Under Rick Perry’s leadership, Texas has flourished, especially in comparison to the rest of the country. Texas has not been exempt from economic difficulty in recent years. The unemployment rate there has risen, just as it has in every other state in the Union. Yet according to Bill Peacock of the Texas Public Policy Foundation’s Center for Economic Freedom, on Rick Perry’s watch, Texas has seen a net growth of 1.2 million new jobs.
However, even more astonishing, quoting Peacock once again, “since June 2009…Texas has added 265,300 net jobs, accounting for 45 percent of net U.S. job creation.” (Emphasis mine) In other words, in the heat of the worst economic crisis since the Great Depression, Texas has managed to generate close to half of the nation’s new employment activity.
Rick Perry is an unabashed conservative and always has been. I read George W. Bush advisor Karen Hughes’ memoir Ten Minutes from Normal about 8 years ago. Nearly a decade on, I still recall one of her postulates as she discussed
the decision for whom to vote in any given election, “Perfect is not on the ballot.” This is a perennially true axiom and it applies equally for 2012.
Newsflash: Ronald Reagan was not a perfect conservative. Nor have I always been. For that matter, neither have you. The same truth applies to Rick Perry, who is a human being like all of us. Has he deviated at times from the path some of us would rather he walk? Yes. But it is more important to me that a leader admit error and institute a course correction than tout perfectionist aims that cannot be achieved.
Rick Perry has not only proved capable of this; he has also proved to be an instinctive conservative who understands the power of limited government. Furthermore, his promise to “work every day to make Washington, DC as inconsequential to your lives as I can” is as sound a reverberation of conservatism as we have heard encapsulated in one sentence in decades.
Rick Perry is a solid social conservative. He grasps the economic incentives that low taxes and an easing of regulation provides. He will do what must be done to strengthen America’s national defense. In addition, he understands that our debt is crippling our ability to function and, indeed, threatening our very survival. Whether you cheered or cringed, Perry’s
characterization of a potential QE3 (quantitative easing yet again by Bernanke’s Federal Reserve) as “almost treasonous” amply exemplifies the truth of the last sentence.
Rick Perry can take the fight to Barack Obama and I believe he will beat him. The bloom is definitely off the proverbial rose in 2012 for President Obama, but the powers of incumbency in our system of government are immense. You need only read Craig Shirley’s book on the 1980 election for a reminder of how close the polling was between Reagan and Carter for the bulk of that year.

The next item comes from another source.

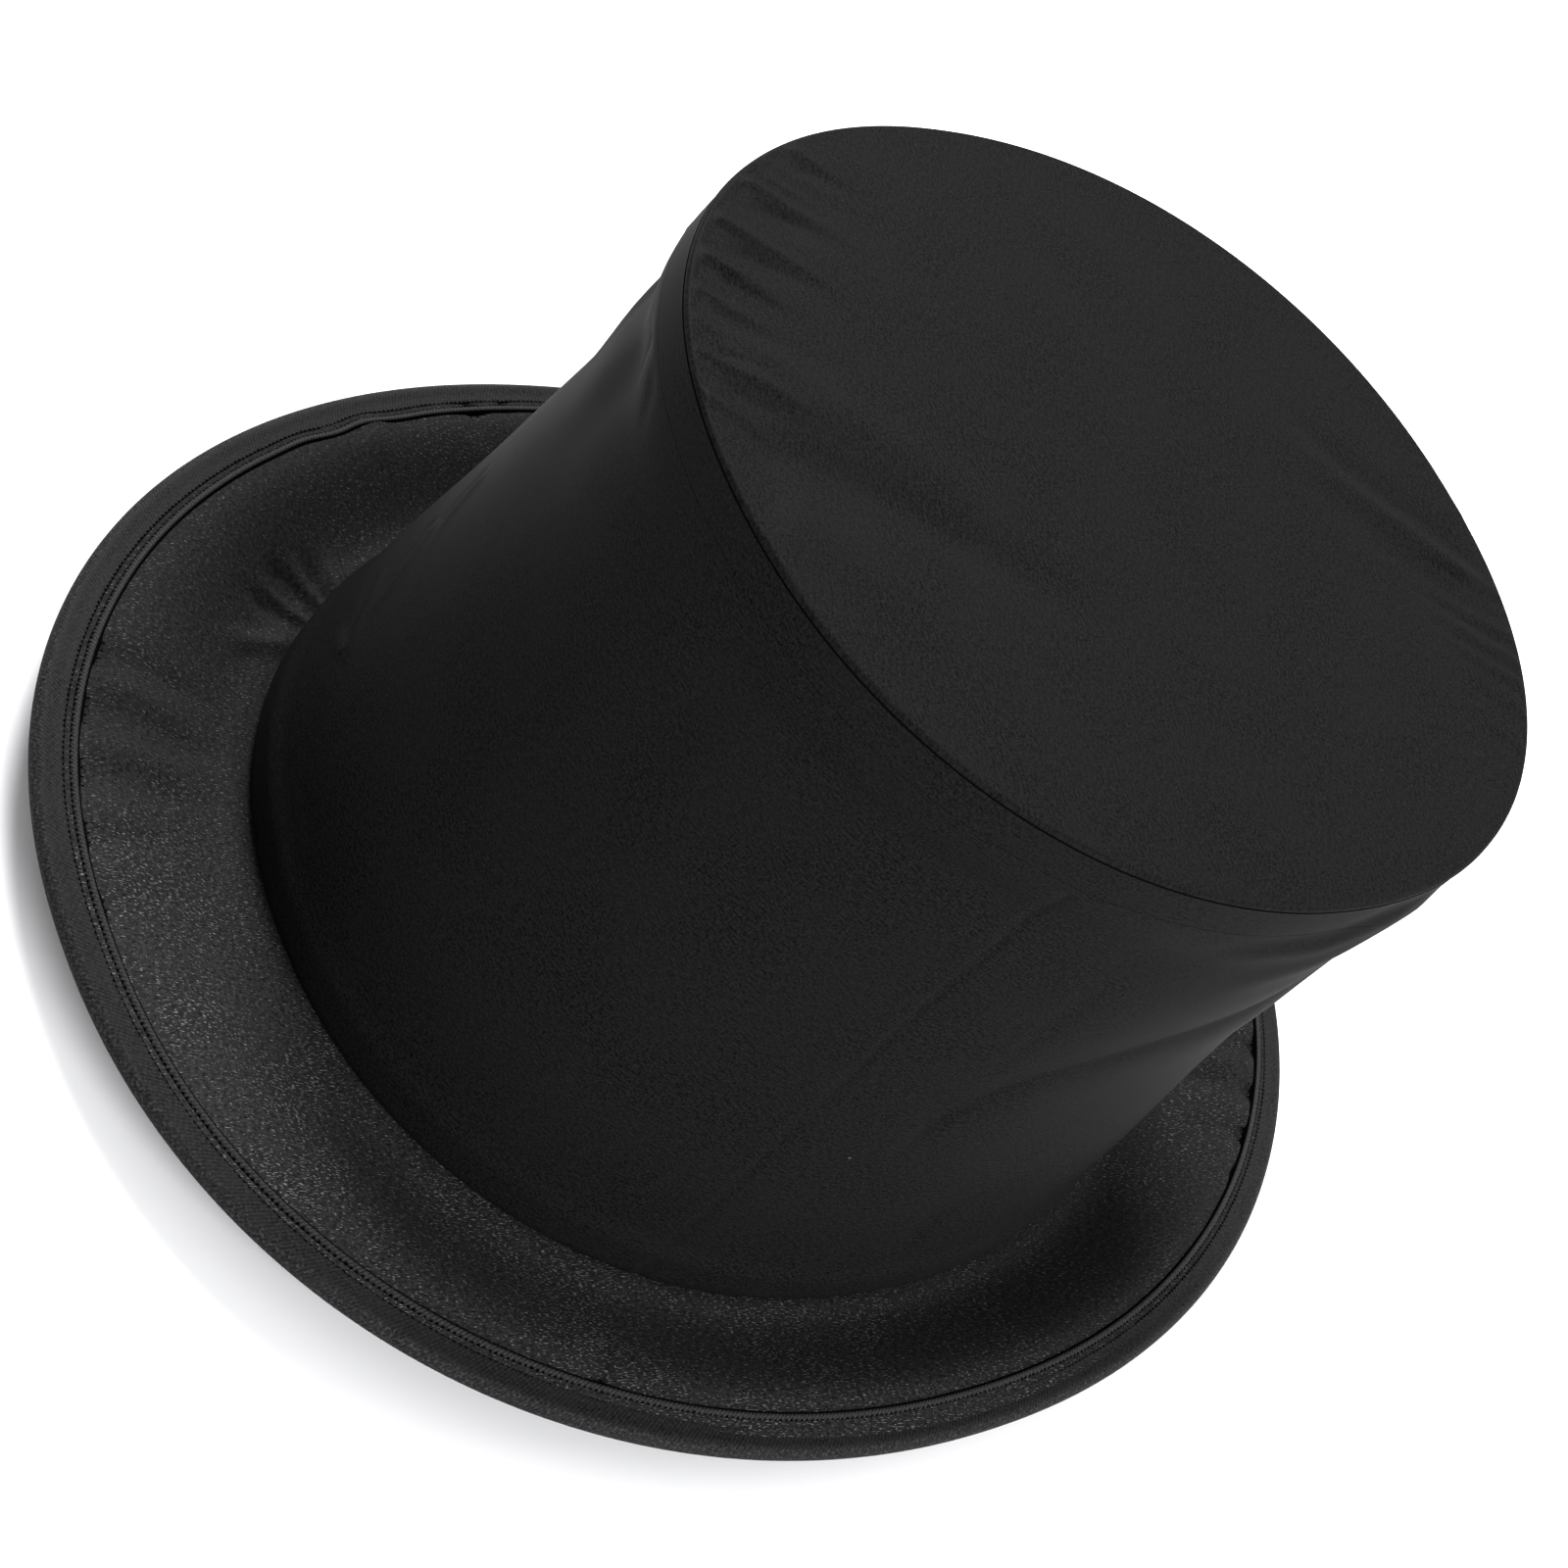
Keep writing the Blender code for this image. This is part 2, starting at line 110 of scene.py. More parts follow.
JOINTS = {joint["name"]: joint for joint in frame["joints"]}
FOLD = JOINTS["crown_fold"]
ARM_LENGTH = JOINTS["front_knee"]["pos_m"][2] - FOLD["pos_m"][2]
DROP = 2 * ARM_LENGTH * (1 - cos(radians(FOLD["range_deg"][1])))
SPLIT = top_of("foot_bracket_front") + GAP  # the wall's cloth is split into its foot and the wall at this height
HOOP_SPLIT = bottom_of("top_hoop") - GAP  # cloth above this height goes down with the top hoop
SPLIT_GAP = 0.09 * MM  # keeps cloth that moves apart from touching

COLUMNS = 640
ANGLES = tau * np.arange(COLUMNS) / COLUMNS
RANDOM = np.random.default_rng(7)


# ---------------- ovals and grids


def oval_points(oval, angles):
    """Points of a superellipse. The oval's half sizes and the angles may be arrays."""
    power = 2 / ROUNDNESS
    x, y = np.cos(angles), np.sin(angles)
    x = oval[0] * np.sign(x) * np.abs(x) ** power
    y = oval[1] * np.sign(y) * np.abs(y) ** power
    return x, y


def mix(first, second, share):
    return first + (second - first) * share


def smooth(value, low, high):
    """0 below low, 1 above high, and a smooth step between them."""
    t = np.clip((value - low) / (high - low), 0, 1)
    return t * t * (3 - 2 * t)


def bump(value, centre, width):
    return np.exp(-(((value - centre) / width) ** 2))


def turn_apart(angles, degrees):
    """Signed difference between angles and a direction in degrees, in degrees."""
    return (np.degrees(angles) - degrees + 180) % 360 - 180


def arc_lengths(oval, angles):
    """Distance along an oval from its +X end to each angle (radians, -pi to pi)."""
    fine = np.linspace(-pi, pi, 4001)
    x, y = oval_points(oval, fine)
    length = np.concatenate([[0], np.cumsum(np.hypot(np.diff(x), np.diff(y)))])
    length -= length[2000]
    return np.interp(angles, fine, length)


def soft_noise(shape, reach, rng):
    """Smooth random field in about -1 to 1 that closes round the hat."""
    field = rng.standard_normal(shape)
    frequency_y = np.fft.fftfreq(shape[0])[:, None] * reach[0]
    frequency_x = np.fft.fftfreq(shape[1])[None, :] * reach[1]
    keep = np.exp(-(frequency_y**2 + frequency_x**2) * 4)
    field = np.real(np.fft.ifft2(np.fft.fft2(field) * keep))
    return field / (np.abs(field).max() + 1e-12)


def grid_normals(points):
    """Unit normals of a grid (rows, columns, 3) whose columns close round the hat."""
    along = np.roll(points, -1, 1) - np.roll(points, 1, 1)
    up = np.gradient(points, axis=0)
    normal = np.cross(along, up)
    return normal / (np.linalg.norm(normal, axis=2, keepdims=True) + 1e-15)


def link_object(name, data, material=None):
    if material:
        data.materials.append(material)
    obj = bpy.data.objects.new(name, data)
    bpy.context.scene.collection.objects.link(obj)
    return obj


def attach(piece, body, slot, *nodes):
    """Rides a piece on a body, in place of CAD nodes, which it hides. The slot is not used."""
    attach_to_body(piece, body)
    if nodes:
        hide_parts(*nodes)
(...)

Ronald Reagan won that year because he was willing to tell the truth about the economic havoc wreaked by a Democrat President who sported a wide grin and harbored a nasty streak. Reagan carried the day with applause lines like the following, “A recession is when your neighbor loses his job. A depression is when you lose yours. And a recovery is when Jimmy Carter loses HIS.”
The following from Reagan’s 1980 Republican National Convention speech could as easily be uttered in Tampa in 2012, replacing “Carter” with “Obama”:
“Our problems are both acute and chronic, yet all we hear from those in positions of leadership are the same tired proposals for more government tinkering, more meddling and more control — all of which led us to this state in the first place.

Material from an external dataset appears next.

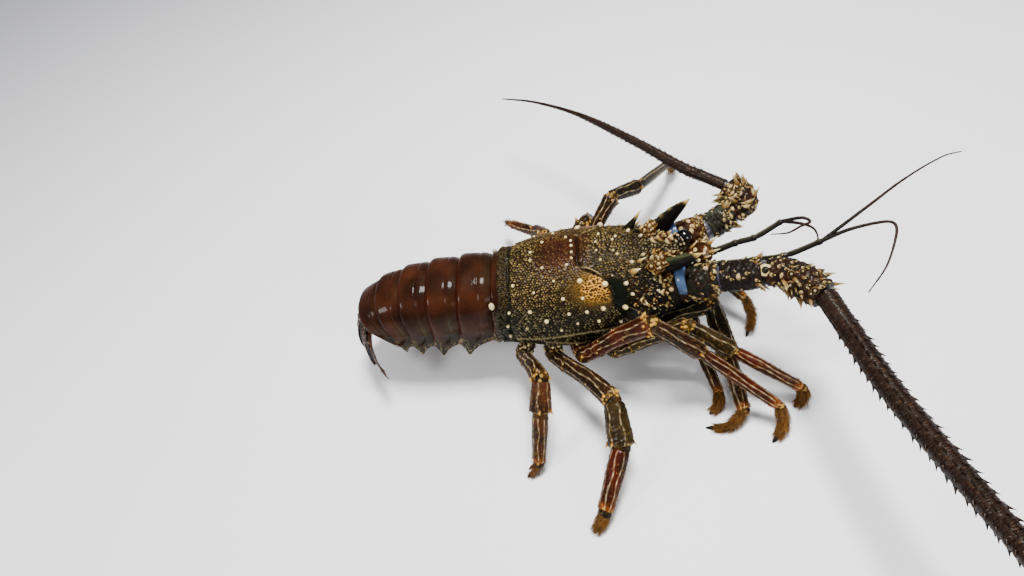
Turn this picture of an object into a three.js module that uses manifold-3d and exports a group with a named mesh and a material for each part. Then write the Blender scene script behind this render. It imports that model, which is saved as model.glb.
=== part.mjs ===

“Can anyone look at the record of this administration and say, ‘Well done?’ Can anyone compare the state of our economy when the Carter Administration took office with where we are today and say, ‘Keep up the good work?’ Can anyone look at our reduced standing in the world today and say, ‘Let’s have four more years of this?'”
It is not a stretch to imagine Rick Perry saying exactly that! I had heard Rick Perry speak and been aware of him for a decade. But my ears perked up when I heard him utter these words at the American Conservative Conference in New Orleans:
“We need to stop apologizing about stemming the tide of entitlement mind-set that’s out there…Our party cannot be all things to all people. It can’t be. And our loudest opponents on the left are never gonna like us so let’s quit trying to curry
favor with ‘em!”
The time for kid glove treatment of an immature, petulant, economically clueless President is long past. The nation is in dire straits and it is time to be forthright about who bears the lion’s share of the blame for its ruin: the current occupant of the White House, Barack Obama. We need a candidate who is unafraid to expose the media charade that catapulted Barack Obama into power.
The right candidate for 2012 will combine a revealing portrait of where the past has taken us with a vision of what can be again if freedom is restored and the shackles are removed from the American economy. It will take a daily, disciplined, undaunted effort, but Rick Perry is up to the challenge. He is a proven leader. And he can win. I am proud to support him.